**The task**
Your job is to restate each entry word for word.

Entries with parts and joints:

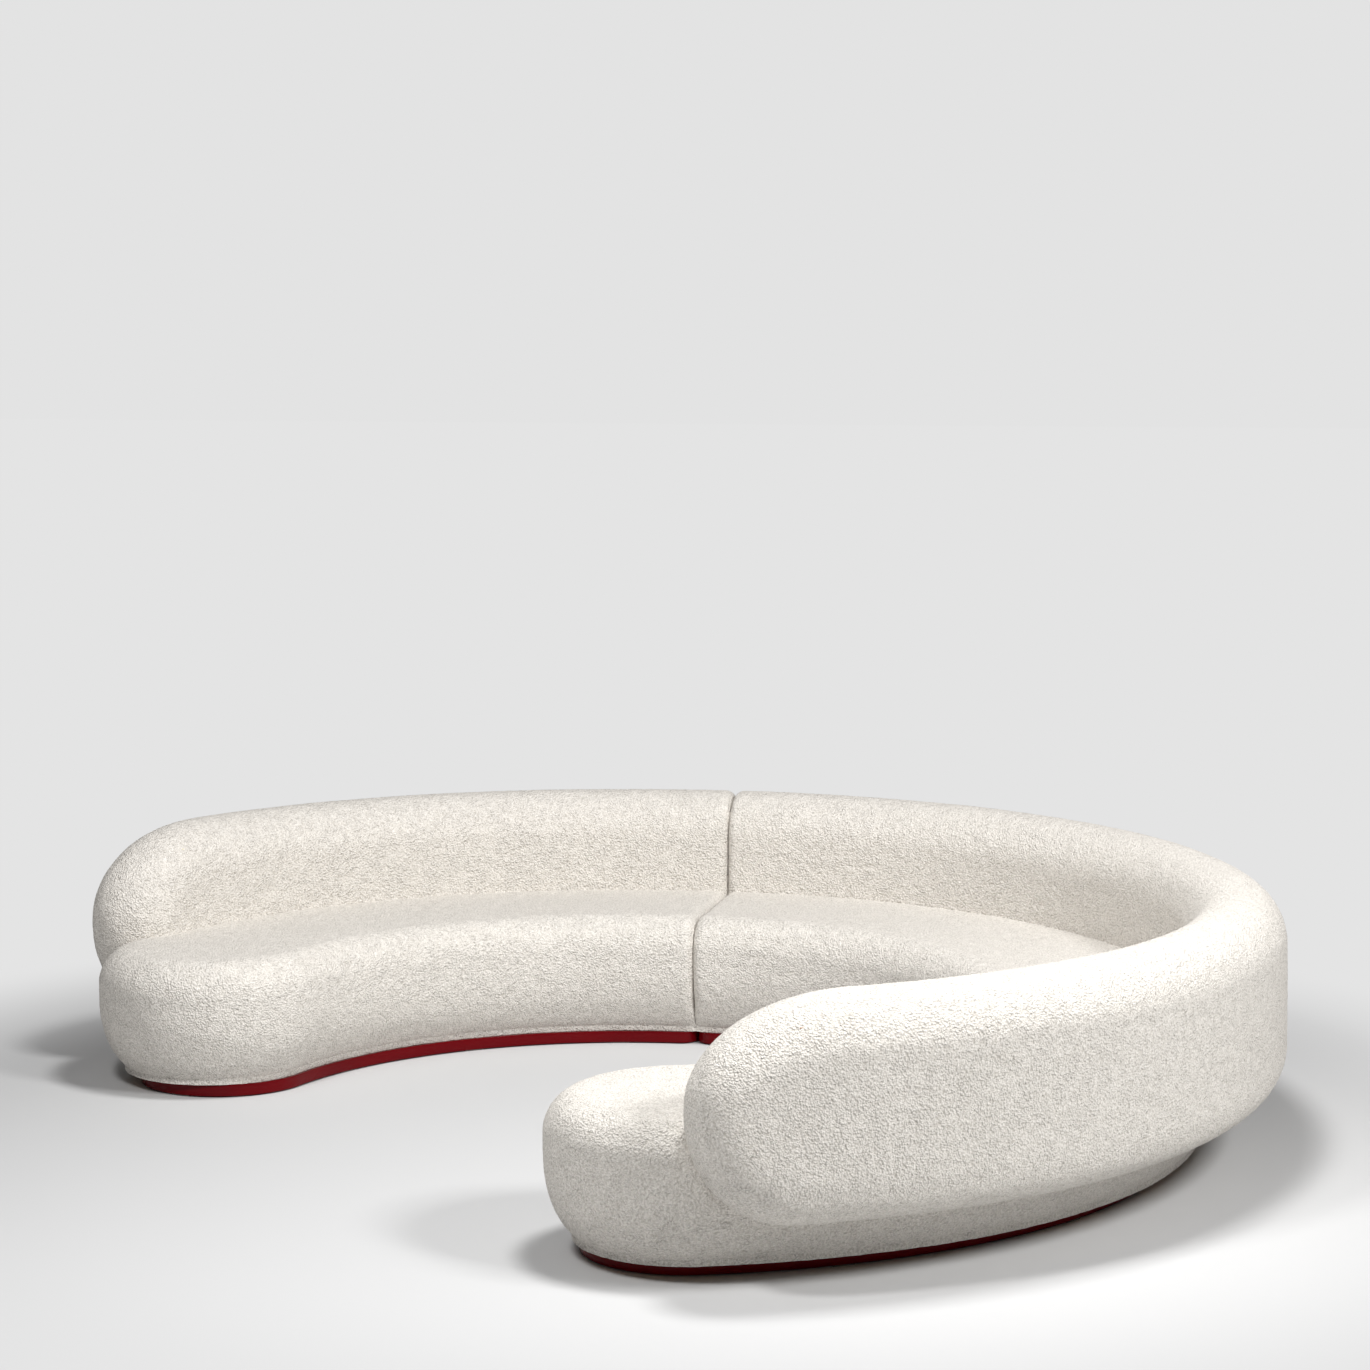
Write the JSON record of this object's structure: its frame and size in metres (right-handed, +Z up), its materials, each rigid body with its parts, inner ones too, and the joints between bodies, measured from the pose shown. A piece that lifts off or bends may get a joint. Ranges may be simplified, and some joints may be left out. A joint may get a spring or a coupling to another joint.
{
  "type": "curved sofa",
  "caption": "Curved sectional sofa in cream boucle on a red lacquered plinth, with a padded wrap-round back, for seating people around an open middle.",
  "frame": {"origin": "on the floor, under the middle of the whole sofa's bounding box", "axes": "+Z up; +Y towards the rear, where the two modules meet; +X to the right of someone facing that seam from the open side"},
  "size_m": [3.8106, 3.7624, 0.75],
  "materials": {
    "boucle": "cream boucle, looped pile",
    "red_lacquer": "dark red gloss lacquer on bent board",
    "battens": "planed softwood",
    "beech": "sawn beech",
    "plywood": "birch plywood, bare",
    "felt": "pressed felt, dark grey",
    "webbing": "elastic webbing, woven",
    "foam": "cut polyurethane foam",
    "zinc_steel": "zinc-plated steel"
  },
  "bodies": {
    "root": {"long_back_bottom_rails": "beech", "long_back_brackets": "zinc_steel", "long_back_cover": "boucle", "long_back_foam": "foam", "long_back_panel": "plywood", "long_back_ribs": "plywood", "long_back_top_rails": "beech", "long_base_board": "plywood", "long_end_rails": "beech", "long_floor_pads": "felt", "long_front_rails": "beech", "long_plinth": "red_lacquer", "long_plinth_crossbars": "battens", "long_rear_rails": "beech", "long_seat_cover": "boucle", "long_seat_foam": "foam", "long_seat_ribs": "plywood", "long_webbing": "webbing", "seam_plates": "zinc_steel", "short_back_bottom_rails": "beech", "short_back_brackets": "zinc_steel", "short_back_cover": "boucle", "short_back_foam": "foam", "short_back_panel": "plywood", "short_back_ribs": "plywood", "short_back_top_rails": "beech", "short_base_board": "plywood", "short_end_rails": "beech", "short_floor_pads": "felt", "short_front_rails": "beech", "short_plinth": "red_lacquer", "short_plinth_crossbars": "battens", "short_rear_rails": "beech", "short_seat_cover": "boucle", "short_seat_foam": "foam", "short_seat_ribs": "plywood", "short_webbing": "webbing"}
  },
  "joints": []
}
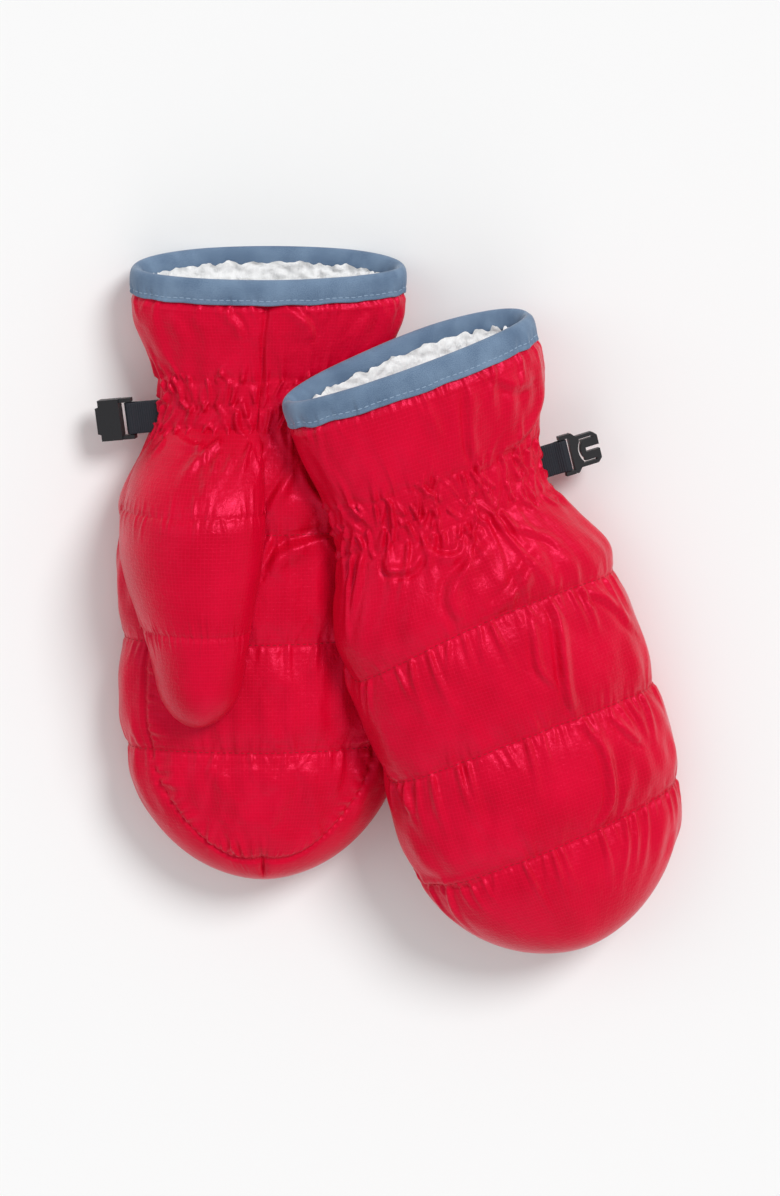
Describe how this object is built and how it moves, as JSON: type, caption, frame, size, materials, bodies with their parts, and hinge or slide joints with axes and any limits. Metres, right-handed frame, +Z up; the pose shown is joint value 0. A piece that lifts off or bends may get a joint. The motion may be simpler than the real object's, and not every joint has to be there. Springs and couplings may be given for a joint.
{
  "type": "insulated mittens",
  "caption": "Quilted insulated mittens with gathered wrists, bound cuffs, pile lining, folded thumbs, and webbing tabs that carry the two halves of a glove clip.",
  "frame": {"origin": "centre of the bounding box of the pair at the table surface", "axes": "+Z up from the table; +Y from the fingertips to the cuffs along the right mitten; +X towards the left mitten. The right mitten lies palm up at -X, the left mitten lies back up at +X and partly on the right one."},
  "size_m": [0.2692, 0.3262, 0.0709],
  "materials": {
    "shell_fabric": "glossy coated ripstop nylon, red",
    "insulation_fibre": "loose synthetic down",
    "sherpa_pile": "white sherpa pile",
    "elastic_band": "flat braided elastic",
    "binding_tape": "matt woven stretch tape, steel blue",
    "webbing": "ribbed nylon webbing, navy black",
    "clip_plastic": "moulded acetal, black"
  },
  "bodies": {
    "right_mitten": {"right_back_shell": "shell_fabric", "right_cuff_back_shell": "shell_fabric", "right_palm_shell": "shell_fabric", "right_thumb_side_shell": "shell_fabric", "right_thumb_gusset": "shell_fabric", "right_back_insulation": "insulation_fibre", "right_palm_insulation": "insulation_fibre", "right_back_lining": "sherpa_pile", "right_palm_lining": "sherpa_pile", "right_wrist_elastic": "elastic_band", "right_cuff_binding": "binding_tape", "right_tab_anchor": "webbing"},
    "left_mitten": {"left_back_shell": "shell_fabric", "left_cuff_back_shell": "shell_fabric", "left_palm_shell": "shell_fabric", "left_thumb_side_shell": "shell_fabric", "left_thumb_gusset": "shell_fabric", "left_back_insulation": "insulation_fibre", "left_palm_insulation": "insulation_fibre", "left_back_lining": "sherpa_pile", "left_palm_lining": "sherpa_pile", "left_wrist_elastic": "elastic_band", "left_cuff_binding": "binding_tape", "left_tab_anchor": "webbing"},
    "right_thumb": {"right_thumb_front_shell": "shell_fabric", "right_thumb_rear_shell": "shell_fabric", "right_thumb_insulation": "insulation_fibre", "right_thumb_lining": "sherpa_pile"},
    "left_thumb": {"left_thumb_front_shell": "shell_fabric", "left_thumb_rear_shell": "shell_fabric", "left_thumb_insulation": "insulation_fibre", "left_thumb_lining": "sherpa_pile"},
    "right_tab": {"right_webbing_tab": "webbing"},
    "left_tab": {"left_webbing_tab": "webbing"},
    "right_clip": {"right_clip_receiver": "clip_plastic"},
    "left_clip": {"left_clip_hook": "clip_plastic"}
  },
  "joints": [
    {"name": "left_mitten_lift", "type": "slide", "parent": "right_mitten", "child": "left_mitten", "axis": [0, 0, 1], "range_m": [0, 0.15]},
    {"name": "right_thumb_swing", "type": "hinge", "parent": "right_mitten", "child": "right_thumb", "pos_m": [-0.09, 0.042, 0.06962], "axis": [-1, 0, 0], "range_deg": [0, 35]},
    {"name": "left_thumb_swing", "type": "hinge", "parent": "left_mitten", "child": "left_thumb", "pos_m": [0.03068, 0.0019, 0.00543], "axis": [0.9327, 0.2675, -0.2419], "range_deg": [0, 35]},
    {"name": "right_tab_fold", "type": "hinge", "parent": "right_mitten", "child": "right_tab", "pos_m": [-0.114, 0.086, 0.02], "axis": [-0.1219, 0.9925, 0], "range_deg": [-50, 60]},
    {"name": "left_tab_fold", "type": "hinge", "parent": "left_mitten", "child": "left_tab", "pos_m": [0.07602, 0.06707, 0.02289], "axis": [0.2364, -0.9702, -0.0529], "range_deg": [-50, 60]},
    {"name": "right_clip_pivot", "type": "hinge", "parent": "right_tab", "child": "right_clip", "pos_m": [-0.11879, 0.08541, 0.01871], "axis": [-0.1219, 0.9925, 0], "range_deg": [-50, 50]},
    {"name": "left_clip_pivot", "type": "hinge", "parent": "left_tab", "child": "left_clip", "pos_m": [0.08065, 0.06828, 0.02142], "axis": [0.2364, -0.9702, -0.0529], "range_deg": [-50, 50]}
  ]
}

**Response to this exercise**
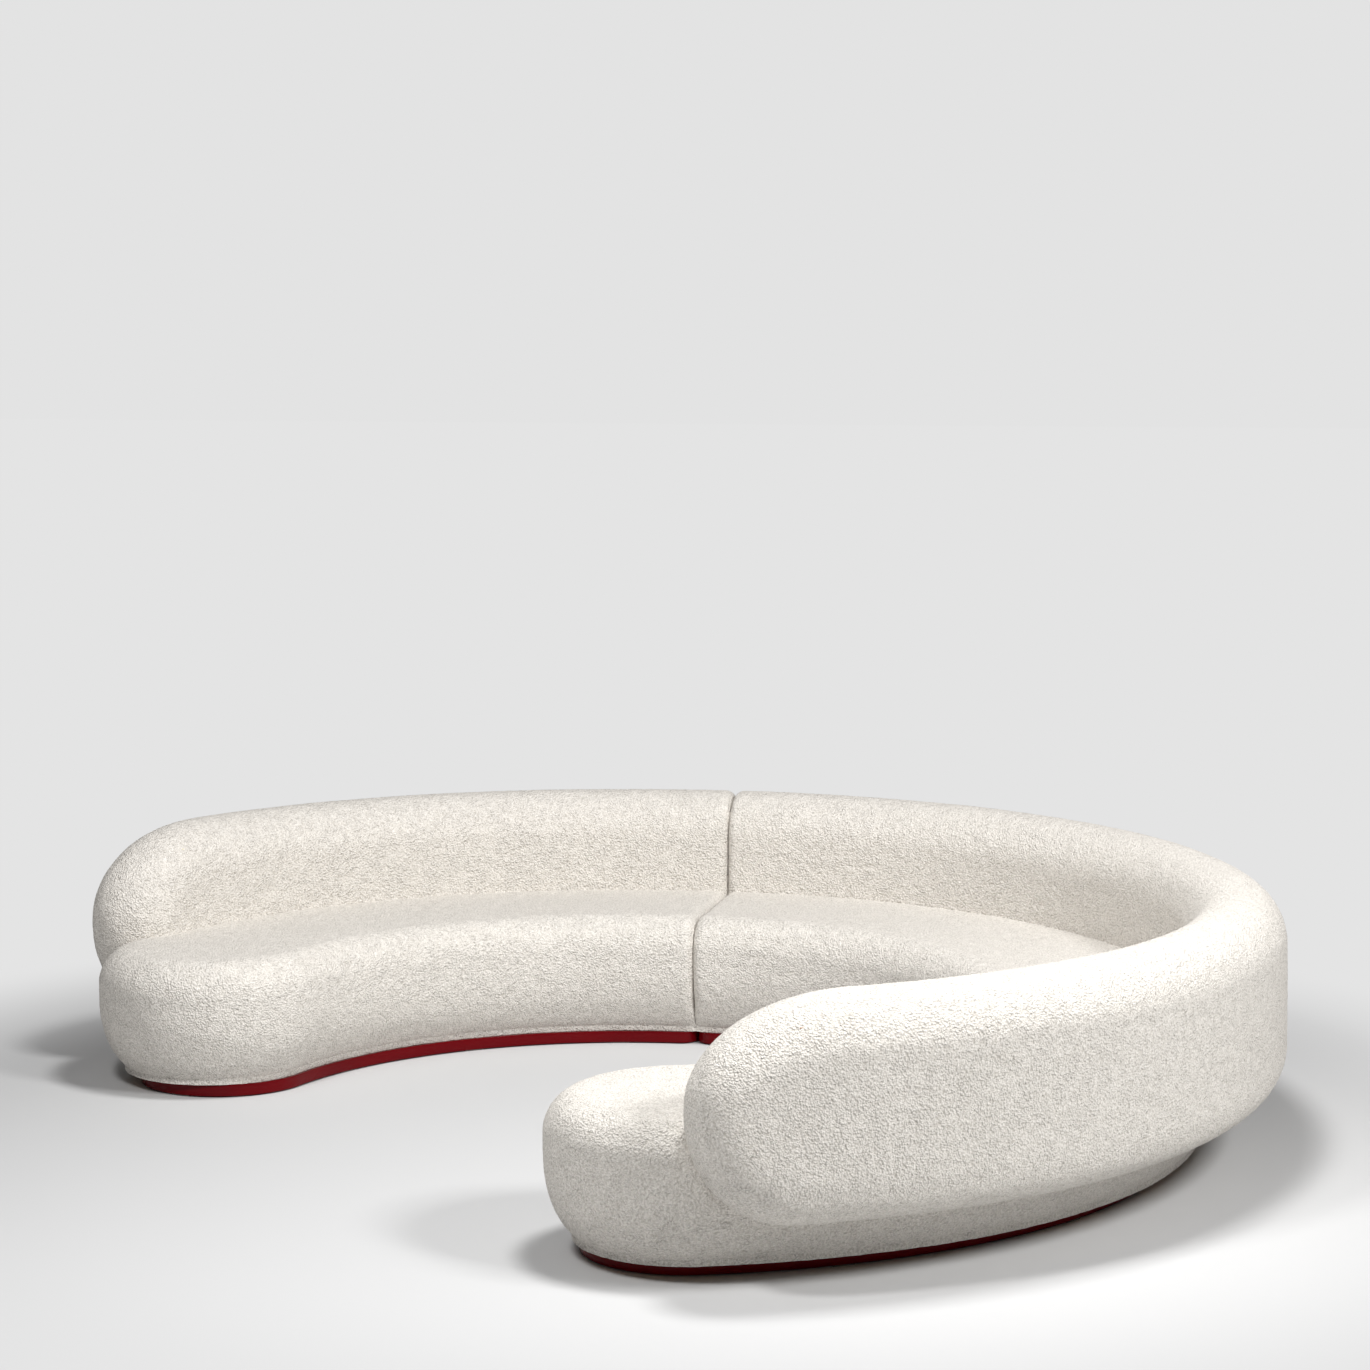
Write the JSON record of this object's structure: its frame and size in metres (right-handed, +Z up), its materials, each rigid body with its parts, inner ones too, and the joints between bodies, measured from the pose shown. A piece that lifts off or bends may get a joint. Ranges may be simplified, and some joints may be left out. A joint may get a spring or a coupling to another joint.
{
  "type": "curved sofa",
  "caption": "Curved sectional sofa in cream boucle on a red lacquered plinth, with a padded wrap-round back, for seating people around an open middle.",
  "frame": {"origin": "on the floor, under the middle of the whole sofa's bounding box", "axes": "+Z up; +Y towards the rear, where the two modules meet; +X to the right of someone facing that seam from the open side"},
  "size_m": [3.8106, 3.7624, 0.75],
  "materials": {
    "boucle": "cream boucle, looped pile",
    "red_lacquer": "dark red gloss lacquer on bent board",
    "battens": "planed softwood",
    "beech": "sawn beech",
    "plywood": "birch plywood, bare",
    "felt": "pressed felt, dark grey",
    "webbing": "elastic webbing, woven",
    "foam": "cut polyurethane foam",
    "zinc_steel": "zinc-plated steel"
  },
  "bodies": {
    "root": {"long_back_bottom_rails": "beech", "long_back_brackets": "zinc_steel", "long_back_cover": "boucle", "long_back_foam": "foam", "long_back_panel": "plywood", "long_back_ribs": "plywood", "long_back_top_rails": "beech", "long_base_board": "plywood", "long_end_rails": "beech", "long_floor_pads": "felt", "long_front_rails": "beech", "long_plinth": "red_lacquer", "long_plinth_crossbars": "battens", "long_rear_rails": "beech", "long_seat_cover": "boucle", "long_seat_foam": "foam", "long_seat_ribs": "plywood", "long_webbing": "webbing", "seam_plates": "zinc_steel", "short_back_bottom_rails": "beech", "short_back_brackets": "zinc_steel", "short_back_cover": "boucle", "short_back_foam": "foam", "short_back_panel": "plywood", "short_back_ribs": "plywood", "short_back_top_rails": "beech", "short_base_board": "plywood", "short_end_rails": "beech", "short_floor_pads": "felt", "short_front_rails": "beech", "short_plinth": "red_lacquer", "short_plinth_crossbars": "battens", "short_rear_rails": "beech", "short_seat_cover": "boucle", "short_seat_foam": "foam", "short_seat_ribs": "plywood", "short_webbing": "webbing"}
  },
  "joints": []
}
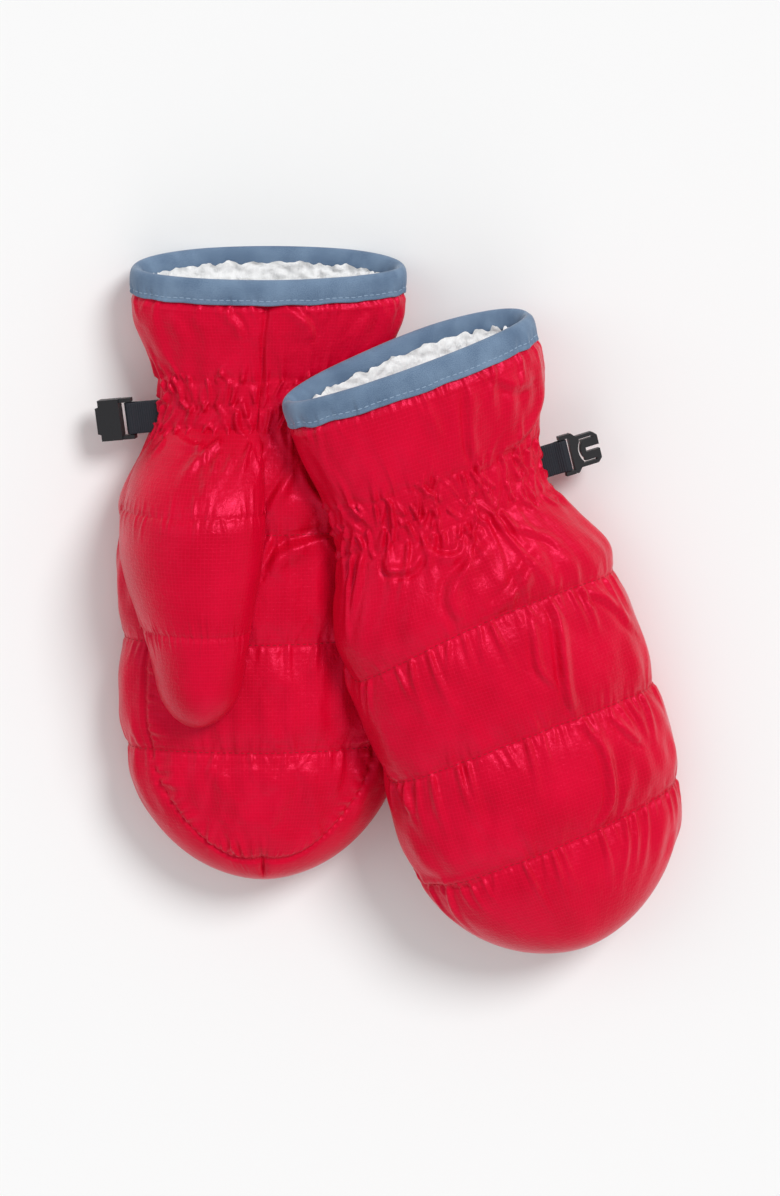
Describe how this object is built and how it moves, as JSON: type, caption, frame, size, materials, bodies with their parts, and hinge or slide joints with axes and any limits. Metres, right-handed frame, +Z up; the pose shown is joint value 0. A piece that lifts off or bends may get a joint. The motion may be simpler than the real object's, and not every joint has to be there. Springs and couplings may be given for a joint.
{
  "type": "insulated mittens",
  "caption": "Quilted insulated mittens with gathered wrists, bound cuffs, pile lining, folded thumbs, and webbing tabs that carry the two halves of a glove clip.",
  "frame": {"origin": "centre of the bounding box of the pair at the table surface", "axes": "+Z up from the table; +Y from the fingertips to the cuffs along the right mitten; +X towards the left mitten. The right mitten lies palm up at -X, the left mitten lies back up at +X and partly on the right one."},
  "size_m": [0.2692, 0.3262, 0.0709],
  "materials": {
    "shell_fabric": "glossy coated ripstop nylon, red",
    "insulation_fibre": "loose synthetic down",
    "sherpa_pile": "white sherpa pile",
    "elastic_band": "flat braided elastic",
    "binding_tape": "matt woven stretch tape, steel blue",
    "webbing": "ribbed nylon webbing, navy black",
    "clip_plastic": "moulded acetal, black"
  },
  "bodies": {
    "right_mitten": {"right_back_shell": "shell_fabric", "right_cuff_back_shell": "shell_fabric", "right_palm_shell": "shell_fabric", "right_thumb_side_shell": "shell_fabric", "right_thumb_gusset": "shell_fabric", "right_back_insulation": "insulation_fibre", "right_palm_insulation": "insulation_fibre", "right_back_lining": "sherpa_pile", "right_palm_lining": "sherpa_pile", "right_wrist_elastic": "elastic_band", "right_cuff_binding": "binding_tape", "right_tab_anchor": "webbing"},
    "left_mitten": {"left_back_shell": "shell_fabric", "left_cuff_back_shell": "shell_fabric", "left_palm_shell": "shell_fabric", "left_thumb_side_shell": "shell_fabric", "left_thumb_gusset": "shell_fabric", "left_back_insulation": "insulation_fibre", "left_palm_insulation": "insulation_fibre", "left_back_lining": "sherpa_pile", "left_palm_lining": "sherpa_pile", "left_wrist_elastic": "elastic_band", "left_cuff_binding": "binding_tape", "left_tab_anchor": "webbing"},
    "right_thumb": {"right_thumb_front_shell": "shell_fabric", "right_thumb_rear_shell": "shell_fabric", "right_thumb_insulation": "insulation_fibre", "right_thumb_lining": "sherpa_pile"},
    "left_thumb": {"left_thumb_front_shell": "shell_fabric", "left_thumb_rear_shell": "shell_fabric", "left_thumb_insulation": "insulation_fibre", "left_thumb_lining": "sherpa_pile"},
    "right_tab": {"right_webbing_tab": "webbing"},
    "left_tab": {"left_webbing_tab": "webbing"},
    "right_clip": {"right_clip_receiver": "clip_plastic"},
    "left_clip": {"left_clip_hook": "clip_plastic"}
  },
  "joints": [
    {"name": "left_mitten_lift", "type": "slide", "parent": "right_mitten", "child": "left_mitten", "axis": [0, 0, 1], "range_m": [0, 0.15]},
    {"name": "right_thumb_swing", "type": "hinge", "parent": "right_mitten", "child": "right_thumb", "pos_m": [-0.09, 0.042, 0.06962], "axis": [-1, 0, 0], "range_deg": [0, 35]},
    {"name": "left_thumb_swing", "type": "hinge", "parent": "left_mitten", "child": "left_thumb", "pos_m": [0.03068, 0.0019, 0.00543], "axis": [0.9327, 0.2675, -0.2419], "range_deg": [0, 35]},
    {"name": "right_tab_fold", "type": "hinge", "parent": "right_mitten", "child": "right_tab", "pos_m": [-0.114, 0.086, 0.02], "axis": [-0.1219, 0.9925, 0], "range_deg": [-50, 60]},
    {"name": "left_tab_fold", "type": "hinge", "parent": "left_mitten", "child": "left_tab", "pos_m": [0.07602, 0.06707, 0.02289], "axis": [0.2364, -0.9702, -0.0529], "range_deg": [-50, 60]},
    {"name": "right_clip_pivot", "type": "hinge", "parent": "right_tab", "child": "right_clip", "pos_m": [-0.11879, 0.08541, 0.01871], "axis": [-0.1219, 0.9925, 0], "range_deg": [-50, 50]},
    {"name": "left_clip_pivot", "type": "hinge", "parent": "left_tab", "child": "left_clip", "pos_m": [0.08065, 0.06828, 0.02142], "axis": [0.2364, -0.9702, -0.0529], "range_deg": [-50, 50]}
  ]
}